What is the most significant technical challenge from a truck-design standpoint today?
Trying to determine how our industry will change from a technical, logistical, and business prospect and then designing and building a mobile unit that can adapt to these changes.

Snyder: The proper amount of space. With all the people and network shows’ specific added infrastructure, space is the most precious commodity.

Taubman: For Game Creek, it’s a balancing act that remains the same: packing in as much capability as possible while remaining road-legal. Keeping one foot firmly in familiar, proven, legacy technology while evolving designs to keep our fleet relevant for years to come.

Is there a technology (or technologies) that clients are demanding more?
Definitely the new Grass Valley [LDX XtremeSpeed] 6X slo-mo camera. The words I hear from clients are game-changer, awesome, changes our approach entirely. [6X cameras] are so much more flexible and more instant. You can use them as the regular game cameras, and you can’t tell them [from regular game cameras].

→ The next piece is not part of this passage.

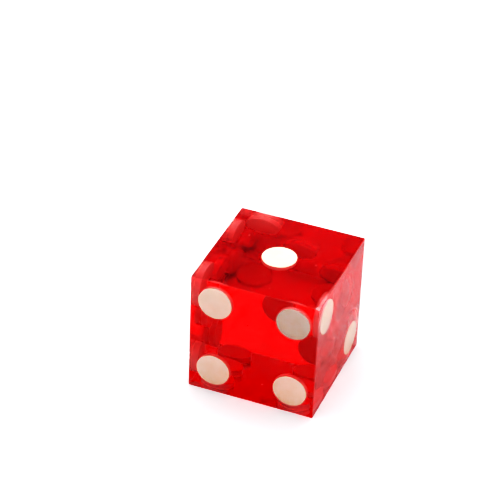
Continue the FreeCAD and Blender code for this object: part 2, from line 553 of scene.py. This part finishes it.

Hoover: Grass Valley Kayenne K-Frame switchers, EVS XT3 [replay servers], and Canon 95X lenses.

Snyder: We are always asked to provide a larger core in the mobile unit. Lucky for Lyon Video, we have additional headroom in each mobile unit that has been able to accommodate network requests.

Taubman: Specialty cameras driven by 4K acquisition devices are the hot topic at the moment. Hi-Motion, zooming, and stitching seem to be hot items. File-based workflows at 10 GB from EVS are coming to the forefront on the larger network shows.